Machine Learning and AI are powerful new tools that promise a technical revolution. SATORI – SmArt neTwOrking in the eRa of aI – represents a joint collaboration between Trinity College Dublin and Tsinghua University, with the aim of applying these techniques to the next generation of communication networks, as well as smart cities. The research efforts of the two groups follow three separate tracts, representing three areas in the field of communication networks that can benefit from the application of these tools. These tracts are:
1. AI for Communications in Smart Cities
By focusing on characterizing the mobile traffic, web and information usage traces based on large-scale and long-duration spatial-temporal big data, which is collected from a commercial mobile operator with more than 10 thousand base stations and 6.5 million users spanning over some months in large scale of city, this project aims to qualitatively visualize and quantitatively characterize the spatio-temporal human mobility behaviors in the physical-cyber space in terms of mobility, traffic consumption, social activity, etc. Based on these fundamental findings and credible models, this project plan to further investigate how to utilize these important insights to deal with problems encountered with the current urban mobile networks, urban management, and robust cyber-physical systems.

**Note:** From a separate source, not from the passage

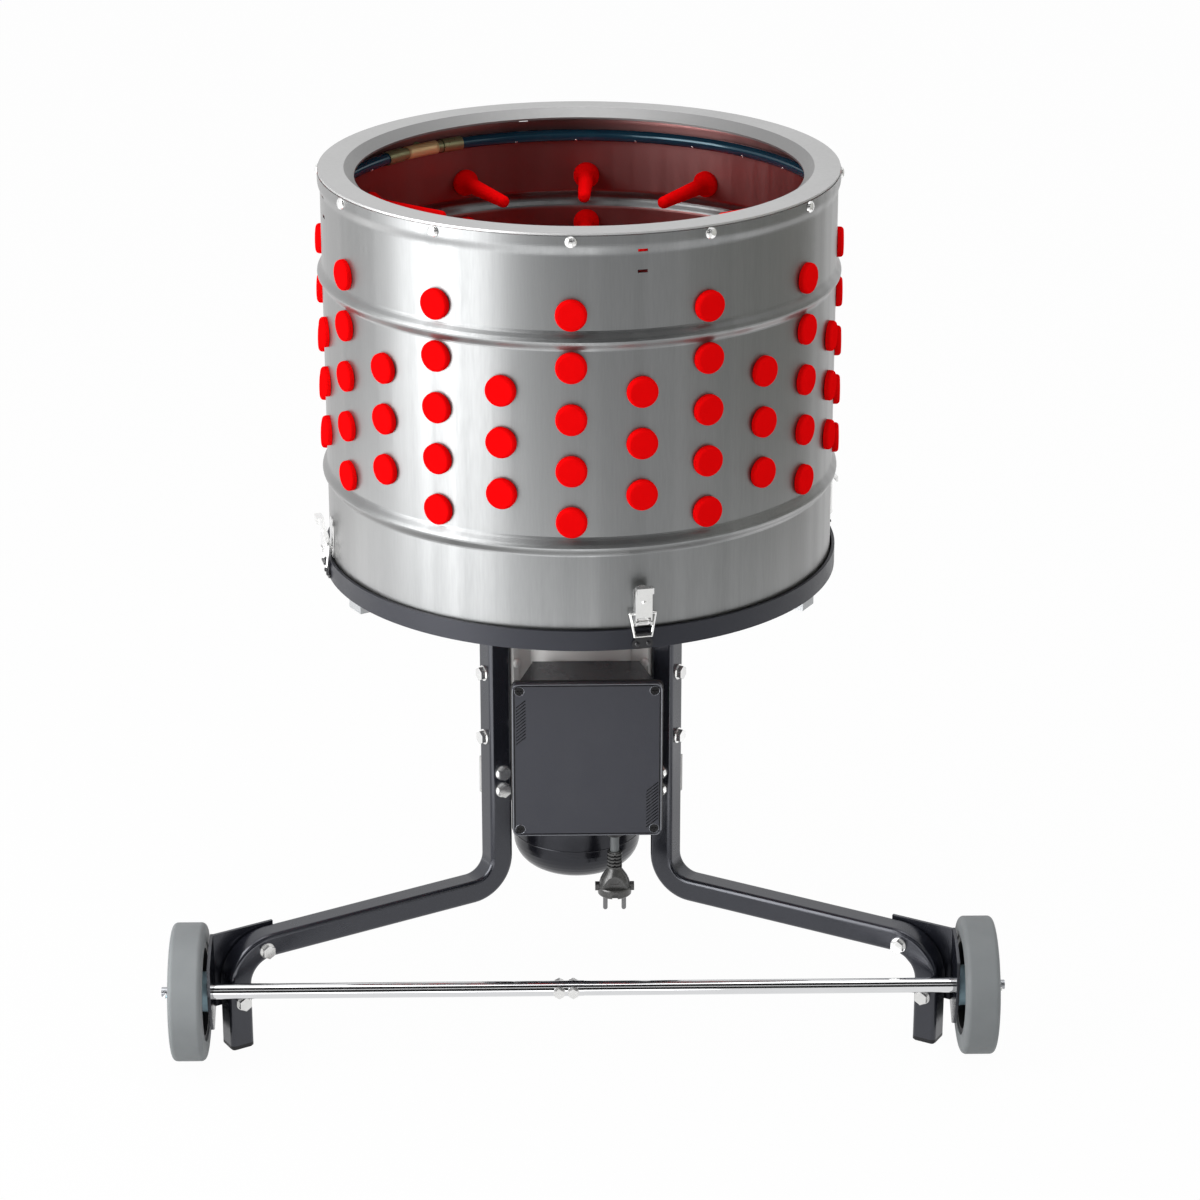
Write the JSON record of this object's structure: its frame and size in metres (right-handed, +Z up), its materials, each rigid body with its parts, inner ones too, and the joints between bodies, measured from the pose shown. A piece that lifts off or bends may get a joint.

2. AI for Communications in Moving Networks
In moving networks, like V2V communications, not only the model of the transmission environment is hard to describe, but also the environment as well as the mission of the communication tasks are changing over time, based on, for example, the context information. This calls for learning-based approaches to be capable of model-free optimization, and reinforcement learning to track the changing contexts. In addition, to coordinate the distributed devices in the moving network, multi-agent learning techniques are a promising solution, which also needs to be carefully tuned for the balance of complexity and performance.
3. AI for Communications in Shared Networks
Sharing in networks covers the range of technologies and scenarios that allow heterogeneous resources (or resources of heterogeneous ownership) to be accessed and utilised in new ways. This introduces new degrees of freedom that may be translated to gains in network quality, such as efficiency or reliability, defined individually for each actor. This increased complexity, along with heterogeneous, distributed, and often dynamic context of shared networks, makes Machine Learning a promising solution to support their design, management, and operation.
The project is co-funded by Science Foundation Ireland and the National Natural Science Foundation of China.